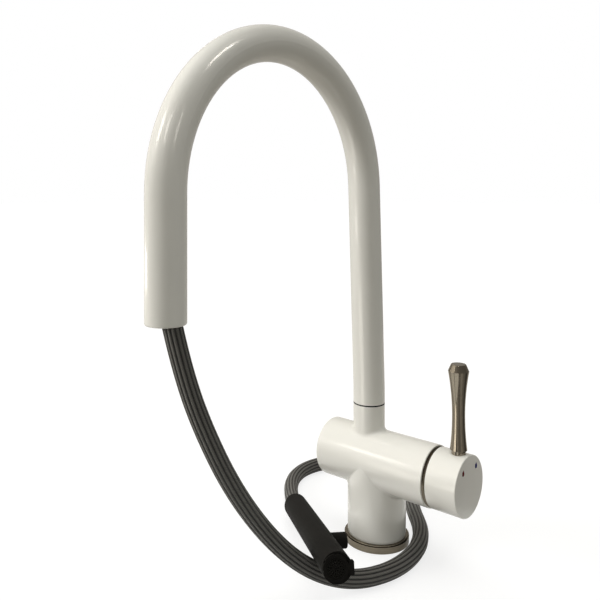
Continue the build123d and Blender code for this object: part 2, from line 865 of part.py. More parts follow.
def mark_solid(side, gap):
    """Slot-shaped mark in the end face, widened by a gap."""
    slot = SlotOverall(mark_h + 2 * gap, mark_w + 2 * gap)
    slot = extrude(slot, mark_depth)
    return Pos(cap_face - mark_depth, side * mark_y, barrel_z + mark_z) * Rot(0, 90, 0) * slot


def make_lever():
    """Lever: stud, plug, waisted grip and a bevelled top, turned in one piece."""
    lower = TangentArc((lever_waist_r, lever_waist_z), (lever_flare_r, lever_flare_z), tangent=(0, -1))
    upper = TangentArc((lever_waist_r, lever_waist_z), (lever_wide_r, lever_wide_z), tangent=(0, 1))
    foot = Polyline(
        (lever_flare_r, lever_flare_z),
        (lever_plug_r, lever_flare_z),
        (lever_plug_r, lever_plug_low),
        (lever_stud_r, lever_plug_low),
        (lever_stud_r, lever_stud_low),
        (0, lever_stud_low),
        (0, lever_top_z),
        (lever_top_r, lever_top_z),
        (lever_wide_r, lever_wide_z),
    )
    profile = Plane.XZ * make_face(lower + upper + foot)
    lever = revolve(profile, Axis.Z)
    rim = lever.edges().filter_by(GeomType.CIRCLE).filter_by(lambda edge: abs(edge.center().Z - lever_top_z) < 0.01)
    return Pos(lever_x, 0, 0) * fillet(rim, lever_top_round)


def make_grub_screw():
    """Screw from below the cap onto the spindle's flat."""
    seat = spindle_side / 2
    screw = rod(grub_r, seat, seat + grub_h) - Pos(0, 0, seat + grub_h - 2) * extrude(RegularPolygon(1.4, 6), 2)
    return Pos(grub_x, 0, barrel_z) * Rot(180, 0, 0) * screw


parts["base_ring"] = make_base_ring()
parts["base_gasket"] = make_base_gasket()
parts["mixer_body"] = make_mixer_body()
parts["lower_swivel_bush"] = make_swivel_bush(bush_floor)
parts["upper_swivel_bush"] = make_swivel_bush(neck_top - bush_h)
parts["swivel_stop_screw"] = make_stop_screw()
parts["spout_spigot"] = make_spigot()
for number, level in enumerate(oring_levels(), start=1):
    parts[f"spigot_oring_{number}"] = make_oring(level)
parts["spout_tube"] = make_spout_tube()
parts["outlet_sleeve"] = make_outlet_sleeve()

parts["hose_tail_coupling"] = make_tail_coupling()
parts["hose_riser_run"] = make_hose_riser_run()
parts["hose_spout_run"] = make_hose_spout_run()
parts["hose_free_run"] = make_hose_free_run()
parts["hose_ferrule"] = AT_HEAD * make_hose_ferrule()
parts["hose_swivel_nut"] = AT_HEAD * make_swivel_nut()

parts["spray_head_shell"] = AT_HEAD * make_head_shell()
parts["head_rear_bush"] = AT_HEAD * make_rear_bush()
parts["head_inlet_stem"] = AT_HEAD * make_inlet_stem()
parts["head_stem_washer"] = AT_HEAD * make_stem_washer()
parts["head_check_valve"] = AT_HEAD * make_check_valve()
parts["head_waterway_tube"] = AT_HEAD * make_waterway_tube()
parts["diverter_block"] = AT_HEAD * make_valve_block()
parts["diverter_button"] = AT_HEAD * make_diverter_button()
parts["diverter_spool"] = AT_HEAD * make_diverter_spool()
parts["diverter_spring"] = AT_HEAD * make_button_spring()
parts["nozzle_ring"] = AT_HEAD * make_nozzle_ring()
parts["nozzle_spray_plate"] = AT_HEAD * make_spray_plate()
parts["nozzle_flow_screen"] = AT_HEAD * make_flow_screen()
parts["nozzle_seal"] = AT_HEAD * make_nozzle_seal()
parts["nozzle_tab"] = AT_HEAD * make_nozzle_tab()

parts["cartridge_base"] = make_cartridge_base()
for name in port_places():
    parts[f"{name}_port_seal"] = make_port_seal(name)
parts["fixed_ceramic_disc"] = make_fixed_disc()
parts["moving_ceramic_disc"] = make_moving_disc()
parts["disc_carrier"] = make_disc_carrier()
parts["cartridge_housing"] = make_cartridge_housing()
parts["cartridge_nut"] = make_cartridge_nut()
parts["lever_guide"] = make_lever_guide()
parts["lever_pivot_pin"] = make_pivot_pin()
parts["cartridge_spindle"] = make_spindle()

parts["trim_collar"] = make_trim_collar()
parts["handle_cap"] = make_handle_cap()
parts["handle_lever"] = make_lever()
parts["handle_grub_screw"] = make_grub_screw()
parts["hot_mark"] = mark_solid(-1, 0.0)
parts["cold_mark"] = mark_solid(1, 0.0)

os.makedirs("parts", exist_ok=True)
for name, shape in parts.items():
    export_step(shape, f"parts/{name}.step")
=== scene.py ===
"""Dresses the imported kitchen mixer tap: finishes, hose, seam ring, temperature marks, studio and camera."""

import json
import logging
import math
from dataclasses import dataclass, field
from enum import Enum
from typing import Callable, Iterable, Mapping, Sequence

import bmesh
import bpy
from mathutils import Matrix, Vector

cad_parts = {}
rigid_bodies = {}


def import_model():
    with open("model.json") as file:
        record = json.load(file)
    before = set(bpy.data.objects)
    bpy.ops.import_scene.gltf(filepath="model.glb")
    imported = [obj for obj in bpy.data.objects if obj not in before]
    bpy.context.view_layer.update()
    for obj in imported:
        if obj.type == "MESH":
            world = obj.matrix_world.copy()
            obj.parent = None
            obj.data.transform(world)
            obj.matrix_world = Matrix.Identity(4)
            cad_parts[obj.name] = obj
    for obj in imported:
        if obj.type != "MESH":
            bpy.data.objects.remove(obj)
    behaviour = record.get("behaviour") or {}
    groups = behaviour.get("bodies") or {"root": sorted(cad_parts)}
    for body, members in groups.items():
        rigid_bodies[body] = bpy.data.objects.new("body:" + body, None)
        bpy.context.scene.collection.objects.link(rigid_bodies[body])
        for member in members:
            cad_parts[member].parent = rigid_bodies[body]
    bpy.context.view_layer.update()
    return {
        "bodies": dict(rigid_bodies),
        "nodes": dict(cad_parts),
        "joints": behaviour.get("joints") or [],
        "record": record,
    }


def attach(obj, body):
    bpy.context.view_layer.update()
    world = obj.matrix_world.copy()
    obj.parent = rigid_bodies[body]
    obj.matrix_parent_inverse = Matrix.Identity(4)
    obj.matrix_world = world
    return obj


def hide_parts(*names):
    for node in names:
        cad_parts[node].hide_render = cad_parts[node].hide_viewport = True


LOG = logging.getLogger("tap")
MM = 0.001

# The sRGB curve: a straight foot up to the knee, then a power
SRGB_KNEE = 0.04045
SRGB_SLOPE = 12.92
SRGB_OFFSET = 0.055
SRGB_POWER = 2.4

# Octaves of the noise in a finish: few in a grain, more in tones and most in lines
GRAIN_OCTAVES = 2.0
TONE_OCTAVES = 3.0
LINE_OCTAVES = 4.0

# Steps of an eased edge, and the angle above which an edge stays sharp
BEVEL_STEPS = 2
SMOOTH_ANGLE_DEG = 40.0

# A face is level when its normal has more than this on Z
LEVEL_NORMAL = 0.9

# Radius of the hose, and how many bands run along its braid
HOSE_RADIUS_MM = 7.0
HOSE_BANDS = 14

# Hose route: the points that control the CAD hose's curve, in metres
HOSE_ROUTE: tuple[tuple[float, float, float], ...] = (
    (-0.0068, -0.2318, 0.2240),
    (-0.0070, -0.2235, 0.1945),
    (-0.0015, -0.2110, 0.1540),
    (0.0015, -0.1830, 0.1010),
    (0.0005, -0.1405, 0.0490),
    (0.0120, -0.1090, 0.0190),
    (0.0320, -0.0830, 0.0080),
    (0.0465, -0.0485, 0.0070),
    (0.0460, -0.0095, 0.0070),
    (0.0315, 0.0255, 0.0070),
    (0.0030, 0.0575, 0.0070),
    (-0.0310, 0.1060, 0.0070),
    (-0.0630, 0.1240, 0.0070),
    (-0.0980, 0.1200, 0.0070),
    (-0.1250, 0.0960, 0.0070),
    (-0.1340, 0.0620, 0.0070),
    (-0.1240, 0.0280, 0.0070),
    (-0.0954, -0.0055, 0.0076),
    (-0.0768, -0.0214, 0.0126),
)

# Spot on the barrel at which two of the panels aim
BARREL_SPOT = (0.02, 0.0, 0.09)

Colour = tuple[float, float, float, float]
Inputs = Mapping[str | int, object]


class Slot(Enum):
    """Material slots of the record."""

    ENAMEL = "white_enamel"
    SATIN_STEEL = "satin_steel"
    FIXING_STEEL = "fixing_steel"
    BRASS = "brass"
    BLACK_PLASTIC = "black_plastic"
    INNER_PLASTIC = "inner_plastic"
    CERAMIC = "ceramic_disc"
    RUBBER = "seal_rubber"
    BRAID = "hose_braid"
    HOT = "hot_red"
    COLD = "cold_blue"


class Grain(Enum):
    """Which way the lines of a steel piece run, as the scale of their pattern on X, Y and Z."""

    ROUND_Z = (0.02, 0.02, 1.0)
    ROUND_X = (1.0, 0.02, 0.02)
    ALONG_Z = (1.0, 1.0, 0.02)
    PLAIN = (1.0, 1.0, 1.0)


class MeshPart(Enum):
    """Kind of mesh part that is selected, with the name of its list."""

    FACE = "faces"
    EDGE = "edges"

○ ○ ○

Stated problem: Quote the lines that begin at the line containing "AT_HEAD * make_nozzle_seal()" and end at the line containing "obj.parent = None", keeping both of those lines.

Solution to the exercise:
parts["nozzle_seal"] = AT_HEAD * make_nozzle_seal()
parts["nozzle_tab"] = AT_HEAD * make_nozzle_tab()

parts["cartridge_base"] = make_cartridge_base()
for name in port_places():
    parts[f"{name}_port_seal"] = make_port_seal(name)
parts["fixed_ceramic_disc"] = make_fixed_disc()
parts["moving_ceramic_disc"] = make_moving_disc()
parts["disc_carrier"] = make_disc_carrier()
parts["cartridge_housing"] = make_cartridge_housing()
parts["cartridge_nut"] = make_cartridge_nut()
parts["lever_guide"] = make_lever_guide()
parts["lever_pivot_pin"] = make_pivot_pin()
parts["cartridge_spindle"] = make_spindle()

parts["trim_collar"] = make_trim_collar()
parts["handle_cap"] = make_handle_cap()
parts["handle_lever"] = make_lever()
parts["handle_grub_screw"] = make_grub_screw()
parts["hot_mark"] = mark_solid(-1, 0.0)
parts["cold_mark"] = mark_solid(1, 0.0)

os.makedirs("parts", exist_ok=True)
for name, shape in parts.items():
    export_step(shape, f"parts/{name}.step")
=== scene.py ===
"""Dresses the imported kitchen mixer tap: finishes, hose, seam ring, temperature marks, studio and camera."""

import json
import logging
import math
from dataclasses import dataclass, field
from enum import Enum
from typing import Callable, Iterable, Mapping, Sequence

import bmesh
import bpy
from mathutils import Matrix, Vector

cad_parts = {}
rigid_bodies = {}


def import_model():
    with open("model.json") as file:
        record = json.load(file)
    before = set(bpy.data.objects)
    bpy.ops.import_scene.gltf(filepath="model.glb")
    imported = [obj for obj in bpy.data.objects if obj not in before]
    bpy.context.view_layer.update()
    for obj in imported:
        if obj.type == "MESH":
            world = obj.matrix_world.copy()
            obj.parent = None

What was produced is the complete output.